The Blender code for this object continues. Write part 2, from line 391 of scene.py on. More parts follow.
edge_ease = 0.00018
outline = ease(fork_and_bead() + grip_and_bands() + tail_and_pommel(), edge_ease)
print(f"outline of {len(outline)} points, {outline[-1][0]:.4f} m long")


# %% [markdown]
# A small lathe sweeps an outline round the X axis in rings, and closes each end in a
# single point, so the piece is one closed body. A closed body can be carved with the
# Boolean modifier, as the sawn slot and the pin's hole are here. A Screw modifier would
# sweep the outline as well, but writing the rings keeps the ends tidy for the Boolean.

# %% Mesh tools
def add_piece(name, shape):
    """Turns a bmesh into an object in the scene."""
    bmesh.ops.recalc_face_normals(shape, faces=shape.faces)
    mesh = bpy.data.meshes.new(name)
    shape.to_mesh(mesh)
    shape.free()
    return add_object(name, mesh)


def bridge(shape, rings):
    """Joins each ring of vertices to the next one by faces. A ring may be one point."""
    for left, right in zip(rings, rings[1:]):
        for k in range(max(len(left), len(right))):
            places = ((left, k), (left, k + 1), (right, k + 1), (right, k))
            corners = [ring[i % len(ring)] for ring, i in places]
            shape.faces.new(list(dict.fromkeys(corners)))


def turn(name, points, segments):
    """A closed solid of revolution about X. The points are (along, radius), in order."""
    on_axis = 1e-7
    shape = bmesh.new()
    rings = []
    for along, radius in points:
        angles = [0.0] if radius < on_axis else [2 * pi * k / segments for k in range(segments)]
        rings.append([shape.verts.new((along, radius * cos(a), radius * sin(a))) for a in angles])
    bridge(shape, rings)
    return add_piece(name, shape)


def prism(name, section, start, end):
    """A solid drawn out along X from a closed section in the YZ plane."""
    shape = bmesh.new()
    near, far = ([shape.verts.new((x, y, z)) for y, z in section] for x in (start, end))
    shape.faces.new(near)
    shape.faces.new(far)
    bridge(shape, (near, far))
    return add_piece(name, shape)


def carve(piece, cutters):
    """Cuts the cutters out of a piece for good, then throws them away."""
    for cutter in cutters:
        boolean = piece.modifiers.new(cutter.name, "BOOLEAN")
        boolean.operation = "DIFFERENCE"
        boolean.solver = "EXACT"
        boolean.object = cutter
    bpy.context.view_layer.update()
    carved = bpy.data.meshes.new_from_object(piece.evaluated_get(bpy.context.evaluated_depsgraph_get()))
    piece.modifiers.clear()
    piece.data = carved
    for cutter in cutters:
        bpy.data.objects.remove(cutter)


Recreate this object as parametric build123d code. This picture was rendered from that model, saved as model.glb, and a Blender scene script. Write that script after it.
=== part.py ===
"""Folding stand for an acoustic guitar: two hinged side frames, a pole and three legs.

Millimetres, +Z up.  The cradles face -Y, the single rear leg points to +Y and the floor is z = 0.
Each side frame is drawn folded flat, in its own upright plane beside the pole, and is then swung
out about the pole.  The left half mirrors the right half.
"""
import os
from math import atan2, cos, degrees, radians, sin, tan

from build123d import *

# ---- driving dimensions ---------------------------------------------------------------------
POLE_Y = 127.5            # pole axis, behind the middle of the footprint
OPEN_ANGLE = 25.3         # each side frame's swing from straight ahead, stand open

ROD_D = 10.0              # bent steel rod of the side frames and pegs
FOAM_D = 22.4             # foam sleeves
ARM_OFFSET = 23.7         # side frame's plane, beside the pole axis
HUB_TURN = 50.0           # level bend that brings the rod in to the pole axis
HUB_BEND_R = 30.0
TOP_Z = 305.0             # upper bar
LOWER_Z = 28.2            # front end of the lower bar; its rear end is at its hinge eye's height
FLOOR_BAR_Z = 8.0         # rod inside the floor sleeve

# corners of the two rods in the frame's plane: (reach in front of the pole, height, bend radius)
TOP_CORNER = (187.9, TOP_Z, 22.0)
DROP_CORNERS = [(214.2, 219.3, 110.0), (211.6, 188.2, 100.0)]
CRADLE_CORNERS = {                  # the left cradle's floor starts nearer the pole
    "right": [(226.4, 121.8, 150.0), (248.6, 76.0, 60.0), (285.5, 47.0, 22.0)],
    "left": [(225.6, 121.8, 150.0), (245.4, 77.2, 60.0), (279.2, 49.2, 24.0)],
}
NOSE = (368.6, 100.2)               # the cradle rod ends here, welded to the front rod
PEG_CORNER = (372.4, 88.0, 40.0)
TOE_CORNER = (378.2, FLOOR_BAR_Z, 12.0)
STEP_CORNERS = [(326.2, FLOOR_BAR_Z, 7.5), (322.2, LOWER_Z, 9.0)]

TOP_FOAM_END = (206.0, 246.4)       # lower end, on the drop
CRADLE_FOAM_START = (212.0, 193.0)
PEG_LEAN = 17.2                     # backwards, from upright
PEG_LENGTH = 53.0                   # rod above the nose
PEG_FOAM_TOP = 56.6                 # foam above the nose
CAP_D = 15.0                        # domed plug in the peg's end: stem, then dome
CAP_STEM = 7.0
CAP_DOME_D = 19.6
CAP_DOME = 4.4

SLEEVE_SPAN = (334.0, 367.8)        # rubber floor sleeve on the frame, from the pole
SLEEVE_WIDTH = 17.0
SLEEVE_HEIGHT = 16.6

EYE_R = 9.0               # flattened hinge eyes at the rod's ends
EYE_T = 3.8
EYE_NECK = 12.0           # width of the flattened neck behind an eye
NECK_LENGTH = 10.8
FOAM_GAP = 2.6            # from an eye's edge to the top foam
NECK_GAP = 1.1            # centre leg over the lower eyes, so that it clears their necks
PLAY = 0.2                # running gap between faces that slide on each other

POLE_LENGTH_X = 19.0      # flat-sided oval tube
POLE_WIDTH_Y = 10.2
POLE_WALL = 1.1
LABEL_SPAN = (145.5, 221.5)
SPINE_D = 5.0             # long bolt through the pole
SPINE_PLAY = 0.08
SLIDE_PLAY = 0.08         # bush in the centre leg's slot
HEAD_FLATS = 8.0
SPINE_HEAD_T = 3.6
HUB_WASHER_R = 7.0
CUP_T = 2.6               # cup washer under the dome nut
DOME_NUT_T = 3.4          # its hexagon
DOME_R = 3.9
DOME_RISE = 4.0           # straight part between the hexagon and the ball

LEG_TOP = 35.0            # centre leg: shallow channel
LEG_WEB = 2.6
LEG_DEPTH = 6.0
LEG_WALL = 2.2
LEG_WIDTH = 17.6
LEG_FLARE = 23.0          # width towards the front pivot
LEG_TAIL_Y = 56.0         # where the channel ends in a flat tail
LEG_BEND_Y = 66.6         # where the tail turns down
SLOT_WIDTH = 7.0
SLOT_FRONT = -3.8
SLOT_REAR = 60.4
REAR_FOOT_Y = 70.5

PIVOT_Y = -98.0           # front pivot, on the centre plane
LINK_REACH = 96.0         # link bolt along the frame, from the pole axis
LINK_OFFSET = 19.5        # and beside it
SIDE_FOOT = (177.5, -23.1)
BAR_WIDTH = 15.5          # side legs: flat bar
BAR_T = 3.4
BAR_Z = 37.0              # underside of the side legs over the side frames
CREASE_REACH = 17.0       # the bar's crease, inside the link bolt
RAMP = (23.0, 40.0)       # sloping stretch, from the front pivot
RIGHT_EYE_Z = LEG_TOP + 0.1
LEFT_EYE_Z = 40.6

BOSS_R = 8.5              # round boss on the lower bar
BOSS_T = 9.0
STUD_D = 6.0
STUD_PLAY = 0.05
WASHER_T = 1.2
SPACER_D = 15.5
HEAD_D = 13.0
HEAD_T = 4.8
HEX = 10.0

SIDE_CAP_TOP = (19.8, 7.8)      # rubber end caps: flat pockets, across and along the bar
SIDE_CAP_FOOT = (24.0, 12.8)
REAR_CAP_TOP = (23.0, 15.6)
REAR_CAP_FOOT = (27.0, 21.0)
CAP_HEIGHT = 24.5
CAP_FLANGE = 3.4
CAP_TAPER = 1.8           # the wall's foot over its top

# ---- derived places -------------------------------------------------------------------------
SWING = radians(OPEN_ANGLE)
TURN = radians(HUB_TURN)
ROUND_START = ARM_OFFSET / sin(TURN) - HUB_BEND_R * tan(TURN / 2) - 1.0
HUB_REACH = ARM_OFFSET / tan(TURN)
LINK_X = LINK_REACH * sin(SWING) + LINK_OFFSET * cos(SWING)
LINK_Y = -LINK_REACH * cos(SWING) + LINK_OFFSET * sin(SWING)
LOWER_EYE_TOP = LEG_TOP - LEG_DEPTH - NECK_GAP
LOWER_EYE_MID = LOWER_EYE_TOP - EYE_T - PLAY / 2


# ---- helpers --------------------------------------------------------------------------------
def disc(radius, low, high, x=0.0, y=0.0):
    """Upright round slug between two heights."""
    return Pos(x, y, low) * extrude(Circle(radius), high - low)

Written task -
Verbatim output is expected for the lines from the start of the data to the line in which "shape.faces.new(list(dict.fromkeys(corners)))" appears, both included.

Output for this exercise -
The Blender code for this object continues. Write part 2, from line 391 of scene.py on. More parts follow.
edge_ease = 0.00018
outline = ease(fork_and_bead() + grip_and_bands() + tail_and_pommel(), edge_ease)
print(f"outline of {len(outline)} points, {outline[-1][0]:.4f} m long")


# %% [markdown]
# A small lathe sweeps an outline round the X axis in rings, and closes each end in a
# single point, so the piece is one closed body. A closed body can be carved with the
# Boolean modifier, as the sawn slot and the pin's hole are here. A Screw modifier would
# sweep the outline as well, but writing the rings keeps the ends tidy for the Boolean.

# %% Mesh tools
def add_piece(name, shape):
    """Turns a bmesh into an object in the scene."""
    bmesh.ops.recalc_face_normals(shape, faces=shape.faces)
    mesh = bpy.data.meshes.new(name)
    shape.to_mesh(mesh)
    shape.free()
    return add_object(name, mesh)


def bridge(shape, rings):
    """Joins each ring of vertices to the next one by faces. A ring may be one point."""
    for left, right in zip(rings, rings[1:]):
        for k in range(max(len(left), len(right))):
            places = ((left, k), (left, k + 1), (right, k + 1), (right, k))
            corners = [ring[i % len(ring)] for ring, i in places]
            shape.faces.new(list(dict.fromkeys(corners)))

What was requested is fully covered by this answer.